= Serge de Sazo =

Serge Sazonoff (October 8, 1915 – January 24, 2012), also known as Serge de Sazo, was a Russian born French photographer.

==Biography==
Serge de Sazo was born at Stavropol (in the province of Don). His father was a colonel in the Cossacks and his mother was the daughter of an industrialist. After living with his family in Turkey, Greece and the United States, he arrived in Paris in 1922 at the age of seven.

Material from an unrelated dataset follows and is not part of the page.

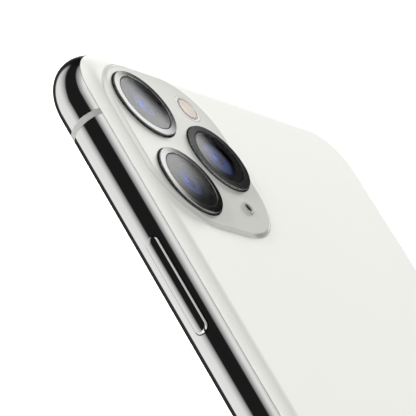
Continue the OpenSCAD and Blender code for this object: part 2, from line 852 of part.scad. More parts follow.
module bottom_mic() {
    color([0.75, 0.65, 0.35]) translate([speaker_from_middle - 1, -wall_y + mesh_air + mesh_t + glue, mid_z - 1])
        cube([(mic_holes - 1) * speaker_pitch + 2, 1.6, 2]);
}

// ---------- Top end ----------

// These lie in the notch, between the gasket and the display panel
module earpiece() {
    color(black_plastic) translate([-earpiece_l / 2, notch_y, inside_z0])
        cube([earpiece_l, top_part_d, earpiece_h]);
}

// The sensors on each side of the earpiece
module front_sensors() {
    color([0.3, 0.3, 0.32]) for (b = [[sensor_x0, sensor_x1 - sensor_x0], [right_sensor_x, right_sensor_l]])
        translate([b[0], notch_y, front_glass_t + 2 * glue]) cube([b[1], top_part_d, sensor_h]);
}

module front_camera() {
    r = top_part_d / 2;
    color([0.12, 0.12, 0.14]) translate([front_camera_x, notch_y + r, front_glass_t + 2 * glue])
        cylinder(r = r, h = front_camera_h);
}

// ---------- Power and boards ----------

module battery() {
    color([0.1, 0.1, 0.11]) translate([0, 0, inside_z0]) linear_extrude(inside_h) polygon([
        [board_x0, battery_y0], [battery_x1, battery_y0], [battery_x1, battery_y1],
        [battery_x0, battery_y1], [battery_x0, battery_step], [board_x0, battery_step]
    ]);
}

module battery_tabs() {
    space = 1.5;
    tab_l = 2.4;
    tab_t = 0.2;
    w = (battery_x1 - battery_x0 - 2 * space) / 4;
    color([0.95, 0.95, 0.95]) for (k = [0 : 2])
        translate([battery_x0 + w / 2 + k * (w + space), battery_y1 + tab_t / 2, inside_z0 + tab_t])
            cube([w, tab_l, tab_t]);
}

// A plate over the boards' place, smaller by `inset` all round
module over_boards(inset, z, h) {
    translate([board_x0 + board_w / 2, board_y0 + board_l / 2, z])
        rounded_plate(board_w - 2 * inset, board_l - 2 * inset, board_r, h);
}

// A chip: its place and size are shares of the board, and its height is in mm
module chip(z, x, y, w, l, h) {
    translate([board_x0 + x * board_w, board_y0 + y * board_l, z + board_t])
        cube([w * board_w, l * board_l, h]);
}

module logic_board() {
    color(board_blue) {
        over_boards(0, inside_z0, board_t);
        chip(inside_z0, 0.2, 0.52, 0.55, 0.38, spacer_h * 0.7);
        chip(inside_z0, 0.2, 0.12, 0.3, 0.3, spacer_h * 0.6);
    }
}

module radio_board() {
    color(board_blue) {
        over_boards(0, radio_z, board_t);
        chip(radio_z, 0.2, 0.15, 0.25, 0.25, radio_chip_h);
        chip(radio_z, 0.55, 0.5, 0.25, 0.3, radio_chip_h);
    }
}

module board_spacer() {
    z = inside_z0 + board_t + glue;
    color([0.2, 0.3, 0.2]) difference() {
        over_boards(0, z, spacer_h);
        over_boards(spacer_wall, z - 1, spacer_h + 2);
    }
}

// A can over the radio board, open underneath
module board_shield() {
    h = inside_z1 - shield_z;
    color([0.78, 0.78, 0.79]) difference() {
        over_boards(shield_inset, shield_z, h);
        over_boards(shield_inset + shield_wall, shield_z - 1, h + 1 - shield_top);
    }
}

module charging_coil() {
    turns = 7;
    pitch = 0.5 * coil_r / turns;
    color(copper) translate([coil_at[0], coil_at[1], coil_z]) for (k = [0 : turns - 1])
        difference() {
            cylinder(r = coil_r - k * pitch, h = coil_t);
            translate([0, 0, -1]) cylinder(r = coil_r - (k + wire_share) * pitch, h = coil_t + 2);
        }
}

module coil_shield() {
    color([0.2, 0.2, 0.21]) hole_at(coil_at, coil_r + 0.3, coil_shield_z, coil_shield_z + coil_shield_t);
}

module socket_flex() {
    y0 = -half_l + port_depth + glue;
    color([0.5, 0.33, 0.14]) translate([-port_w / 2, y0, mid_z - flex_t / 2])
        cube([port_w, bottom_y1 - y0, flex_t]);
}

// The screws stand beside the battery and reach from the boards' level to the chassis plate
module inside_screws() {
    color(steel) for (y = [-half_l + 12, battery_y1 + air + inside_screw_r])
        translate([inside_screw_x, y, inside_z0]) {
            cylinder(r = inside_screw_r, h = 0.6);
            cylinder(r = inside_screw_r / 2, h = chassis_z - glue - inside_z0);
        }
}

front_glass();
display_panel();
display_shield();
display_gasket();
band_left();
band_right();
band_top_left();
band_top_right();
band_bottom_left();
band_bottom_right();
antenna_splits();
rear_glass();
chassis_plate();
lens_ring(upper_lens);  // upper_lens_ring
lens_ring(lower_lens);  // lower_lens_ring
lens_ring(inner_lens);  // inner_lens_ring
lens_window(upper_lens);  // upper_lens_window
lens_window(lower_lens);  // lower_lens_window
lens_window(inner_lens);  // inner_lens_window
lens_barrel(upper_lens);  // upper_lens_barrel
lens_barrel(lower_lens);  // lower_lens_barrel
lens_barrel(inner_lens);  // inner_lens_barrel
camera(upper_lens);  // upper_camera
camera(lower_lens);  // lower_camera
camera(inner_lens);  // inner_camera
camera_bracket();
flash_window();
flash_lamp();
rear_mic();
side_button();
side_button_flex();
volume_up_button();
volume_down_button();
volume_flex();
mute_switch();
mute_switch_base();
sim_tray();
sim_card();
sim_reader();
charging_socket();
socket_tongue();
bottom_screws();
loudspeaker();
dust_meshes();
haptic_case();
haptic_mass();
bottom_mic();
earpiece();
front_sensors();
front_camera();
battery();
battery_tabs();
logic_board();
radio_board();
board_spacer();
board_shield();
charging_coil();
coil_shield();
socket_flex();
inside_screws();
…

He got his first job in 1933 in the magazine VU and there he met and quickly became the assistant of Gaston Paris and joined the Universal press agency for which he produced his first reportage. in 1937 he collaborated with Charles Rado and Raymond Grosset who founded the Rapho agency.

== World War II ==
De Sazo enlisted in the French Army and was a sergeant with the 8 Zouave. Demobilized in 1940, he started working as a freelance reporter for cinema reviews. Living on the Rue de Rivoli and armed with his Rolleiflex, he recorded skirmishes of the liberation of Paris as the Resistance liberated the Town Hall. His pictures were published all over the world, and established his reputation.

== Post-war ==
From 1945 when Parisian night life recommenced, with cabaret, jazz, the music-hall and cinema, and creative artistic activity flourished in the 1950s, he worked as a freelance photojournalist for clients including Air France, V: magazine illustré du Mouvement de libération nationale, Aviation, Icare, His pin-ups and nudes were regularly published in the magazine Paris-Hollywood and are predominant in Paris Sex-Appeal during its brief revival 1950-1, and his naked swimmers appeared in an international exhibition of photographs of women organised by Gens d'Images at the Musée d'Orsay in 1955 and were mentioned, amongst those of Emmanuel Sougez, Jacques Adriaan (U.S.A.), Honjo Mitsuro (Japan) and Mario Finazzi (Italy) in Combat; "One should not miss the underwater ballet of Serge de Sazo".

== Underwater photography ==
While working on a project in 1950 about naturism on the island of Levant, de Sazo met Jean-Albert Föex, previously author of La Fille perpendiculaire photographed by Robert Charroux. Föex introduced him to diving. Enthralled by the gracious movements of the weightless body and wanting to photograph it, he invented a waterproof casing for his Rolleiflex. He used this home-made casing to take the first undersea photographs, with his wife as the subject. After a few minor improvements he photographed a troop of dancers performing under water; “The Mermaids of Levant” was an immediate success. Föex, increasingly interested in the possibility of undersea living, introduced him to the new technology of scuba-diving. He was fascinated by sea flora and wild life, and in 1954 with Föex and Roger Brand, they published the first French magazine dedicated to the undersea world L’aventure sous-marine published until 1981. Subsequently, he divided his time between nudist underwater imagery and work as a press photographer.

== Later career ==
Having retired to the French Alps in the mid 1980s, de Sazo died on 24 January 2012.

== Publications ==
- Nus, photographies d'André De Dienes, Serge De Sazo et Marcel Véronèse, Album No.7, Société Parisienne, 1950
- L'île aux sirènes de J.A. Foex, photographies de S. de Sazo, Édition Optimistes, 1953
- Mon album des profondeurs de Gilbert Doukan, photographies de S. de Sazo, Édition Elsevier,1954
- Exploration sous-marine de la Bible de J.A. Foex, photographies de S. de Sazo, Édition France-Empire, 1955
- Riviera, la nuit, Robert Jacques, photographs by Pierre Manciet and Serge de Sazo, La Pensée Moderne, 1959
- Bonjour Paris by François Brigneau, ouvrage collectif: S. de Sazo, Jacqueline Nièpce, Robert Doisneau etc., Des Éditions Sun, 1969
- Paris, ses poètes, ses chansons, Serge de Sazo and Bernard Delvaille, Éditions Seghers, 1977
- Femme sorciére !, photographies de Serge de Sazo, ouvrage collectif, Édition Ion, 2013
- French Maidens, by Charles Sennet with a photographic supplement by Serge de Sazo, The Naturist, London.